Re-development and Gore Verbinski[edit]

In November 2016, Gambit was expected to begin development again with a new director after Tatum completed work on the film Logan Lucky,[38] the next January, Donner confirmed that Tatum was still attached to the project,[39] and a month later Kinberg described the film as being in "active development". He stated his hope to be ready by the end of 2017, for filming to then begin at the start of 2018, he noted that there were already three X-Men franchise films set for release in 2018 at that point, so Gambit "can wait for a moment." Kinberg compared Tatum's commitment to the role of Gambit to the determination shown by Reynolds and Jackman to get their most recent X-Men films (Deadpool and Logan, respectively) "right", and reiterated Fox's intention to build a new Gambit film franchise.[40] At the end of May 2017, X-Men producer Hutch Parker was unable to provide an update on the film, but said "there’s still a desire and a passionate interest to see [Gambit] made."[41] Tatum reiterated that he was still actively working on the film in July, and discussed the long development period for the film and the many delays to the production, saying,

I think we got super, super lucky. I think a lot of setbacks, we'll look at them in hindsight as giant blessings, because we were making it, [and] we're writing a movie right at the turn of a paradigm shift in movies. So we got lucky that we didn't just come out with ours, which I don't think was fully formed, it was a good idea. We were going in the right direction. And then we got to learn from two really beautifully different kinds of a complete paradigm shift [in] Logan and Deadpool.[42]

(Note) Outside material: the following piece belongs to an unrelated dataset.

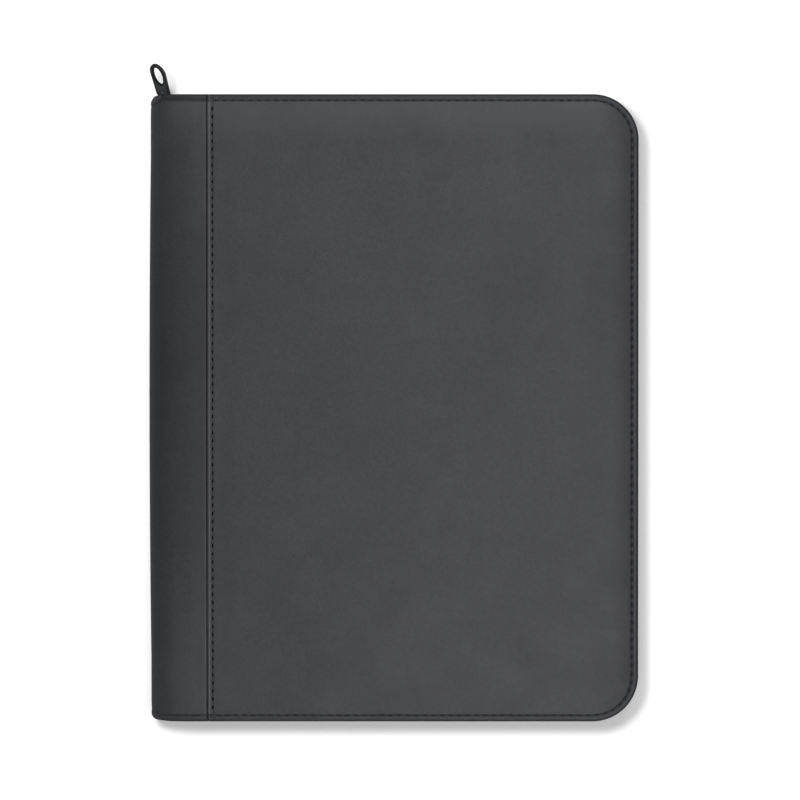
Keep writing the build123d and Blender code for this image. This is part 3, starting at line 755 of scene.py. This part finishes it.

Tatum added the next month that work on the Gambit script had "started over", and that "we’re really getting to do some of the things we’ve always wanted to do with the script" which he described as "something that this genre of movie hasn’t seen before."[43] In October, Gore Verbinski was in talks to direct the film, which was described as a "high priority" for Fox.[44] A week later, the film was given a February 14, 2019 release date, and Verbinski was confirmed to direct.[45]